• Problem
Up to and including the line containing "WELD_DISTANCE = 0.00001", please reproduce the lines of the listing below, starting from the top.

%%

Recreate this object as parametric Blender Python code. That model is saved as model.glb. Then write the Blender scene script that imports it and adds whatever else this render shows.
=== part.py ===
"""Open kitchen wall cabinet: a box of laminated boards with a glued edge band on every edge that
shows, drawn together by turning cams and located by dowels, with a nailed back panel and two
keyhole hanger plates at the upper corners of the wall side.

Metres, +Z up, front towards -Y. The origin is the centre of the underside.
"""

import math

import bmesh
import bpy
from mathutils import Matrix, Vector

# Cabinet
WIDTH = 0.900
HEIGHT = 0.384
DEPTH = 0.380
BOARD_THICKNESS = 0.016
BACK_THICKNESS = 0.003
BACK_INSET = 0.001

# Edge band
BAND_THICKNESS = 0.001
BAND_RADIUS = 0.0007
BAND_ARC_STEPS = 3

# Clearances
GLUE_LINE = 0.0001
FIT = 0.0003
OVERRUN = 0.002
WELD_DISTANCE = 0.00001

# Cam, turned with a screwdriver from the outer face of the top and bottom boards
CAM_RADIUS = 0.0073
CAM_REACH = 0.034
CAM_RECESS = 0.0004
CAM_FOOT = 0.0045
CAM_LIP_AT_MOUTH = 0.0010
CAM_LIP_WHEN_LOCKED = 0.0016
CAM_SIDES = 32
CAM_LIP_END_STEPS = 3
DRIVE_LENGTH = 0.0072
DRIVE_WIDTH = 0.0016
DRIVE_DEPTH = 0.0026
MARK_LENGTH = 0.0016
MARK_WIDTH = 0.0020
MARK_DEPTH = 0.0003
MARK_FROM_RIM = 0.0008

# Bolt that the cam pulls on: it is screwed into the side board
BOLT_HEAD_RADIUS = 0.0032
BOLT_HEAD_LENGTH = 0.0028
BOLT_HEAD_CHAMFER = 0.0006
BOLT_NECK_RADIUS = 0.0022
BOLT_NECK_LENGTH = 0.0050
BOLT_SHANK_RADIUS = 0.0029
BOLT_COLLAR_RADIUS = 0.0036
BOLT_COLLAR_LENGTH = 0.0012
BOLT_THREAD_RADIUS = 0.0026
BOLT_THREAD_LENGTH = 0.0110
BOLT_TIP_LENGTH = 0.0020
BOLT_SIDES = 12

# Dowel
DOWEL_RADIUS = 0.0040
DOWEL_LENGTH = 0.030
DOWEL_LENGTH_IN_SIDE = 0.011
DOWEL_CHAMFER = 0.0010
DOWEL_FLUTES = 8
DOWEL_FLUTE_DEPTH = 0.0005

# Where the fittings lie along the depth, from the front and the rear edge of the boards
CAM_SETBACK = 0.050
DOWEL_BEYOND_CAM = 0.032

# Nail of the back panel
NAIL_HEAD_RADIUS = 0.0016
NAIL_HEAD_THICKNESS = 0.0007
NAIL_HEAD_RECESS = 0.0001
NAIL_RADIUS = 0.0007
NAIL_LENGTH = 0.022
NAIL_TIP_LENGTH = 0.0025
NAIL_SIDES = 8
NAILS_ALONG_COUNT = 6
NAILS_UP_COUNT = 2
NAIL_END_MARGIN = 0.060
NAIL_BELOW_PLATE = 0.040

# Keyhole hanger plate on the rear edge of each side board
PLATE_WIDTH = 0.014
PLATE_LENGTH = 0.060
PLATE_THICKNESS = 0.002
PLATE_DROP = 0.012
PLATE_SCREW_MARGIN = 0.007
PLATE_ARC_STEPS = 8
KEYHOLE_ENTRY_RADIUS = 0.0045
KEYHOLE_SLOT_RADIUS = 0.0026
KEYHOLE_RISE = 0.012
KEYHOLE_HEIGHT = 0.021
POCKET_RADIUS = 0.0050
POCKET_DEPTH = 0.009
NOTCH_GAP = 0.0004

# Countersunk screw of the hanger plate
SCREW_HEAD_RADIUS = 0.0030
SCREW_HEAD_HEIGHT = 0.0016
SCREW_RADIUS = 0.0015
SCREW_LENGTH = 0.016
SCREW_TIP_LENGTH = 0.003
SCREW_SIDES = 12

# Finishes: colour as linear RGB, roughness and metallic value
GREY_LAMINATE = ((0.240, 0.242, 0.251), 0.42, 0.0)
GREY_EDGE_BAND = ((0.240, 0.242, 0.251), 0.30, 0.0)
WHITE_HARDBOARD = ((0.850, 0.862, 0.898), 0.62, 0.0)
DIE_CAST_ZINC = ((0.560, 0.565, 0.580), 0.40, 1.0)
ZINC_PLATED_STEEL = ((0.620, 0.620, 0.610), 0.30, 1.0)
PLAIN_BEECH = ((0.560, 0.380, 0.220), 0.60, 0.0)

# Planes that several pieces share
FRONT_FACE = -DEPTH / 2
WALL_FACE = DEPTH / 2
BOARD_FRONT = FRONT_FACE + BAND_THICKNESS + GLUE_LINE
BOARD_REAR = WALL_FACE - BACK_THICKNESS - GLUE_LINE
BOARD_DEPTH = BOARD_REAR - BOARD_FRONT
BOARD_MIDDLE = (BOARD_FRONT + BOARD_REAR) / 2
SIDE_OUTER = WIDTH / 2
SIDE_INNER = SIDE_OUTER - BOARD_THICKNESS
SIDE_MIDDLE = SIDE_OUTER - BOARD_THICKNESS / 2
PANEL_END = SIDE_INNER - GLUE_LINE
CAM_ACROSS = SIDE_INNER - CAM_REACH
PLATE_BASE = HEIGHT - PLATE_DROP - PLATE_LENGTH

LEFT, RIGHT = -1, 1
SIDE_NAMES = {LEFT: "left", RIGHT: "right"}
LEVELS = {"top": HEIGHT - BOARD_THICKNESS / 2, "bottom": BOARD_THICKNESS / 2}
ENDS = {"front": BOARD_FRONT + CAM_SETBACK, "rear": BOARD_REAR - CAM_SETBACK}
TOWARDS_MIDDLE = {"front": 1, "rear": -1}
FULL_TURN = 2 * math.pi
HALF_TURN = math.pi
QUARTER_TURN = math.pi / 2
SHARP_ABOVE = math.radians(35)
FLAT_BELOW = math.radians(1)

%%

• Result of this exercise
Recreate this object as parametric Blender Python code. That model is saved as model.glb. Then write the Blender scene script that imports it and adds whatever else this render shows.
=== part.py ===
"""Open kitchen wall cabinet: a box of laminated boards with a glued edge band on every edge that
shows, drawn together by turning cams and located by dowels, with a nailed back panel and two
keyhole hanger plates at the upper corners of the wall side.

Metres, +Z up, front towards -Y. The origin is the centre of the underside.
"""

import math

import bmesh
import bpy
from mathutils import Matrix, Vector

# Cabinet
WIDTH = 0.900
HEIGHT = 0.384
DEPTH = 0.380
BOARD_THICKNESS = 0.016
BACK_THICKNESS = 0.003
BACK_INSET = 0.001

# Edge band
BAND_THICKNESS = 0.001
BAND_RADIUS = 0.0007
BAND_ARC_STEPS = 3

# Clearances
GLUE_LINE = 0.0001
FIT = 0.0003
OVERRUN = 0.002
WELD_DISTANCE = 0.00001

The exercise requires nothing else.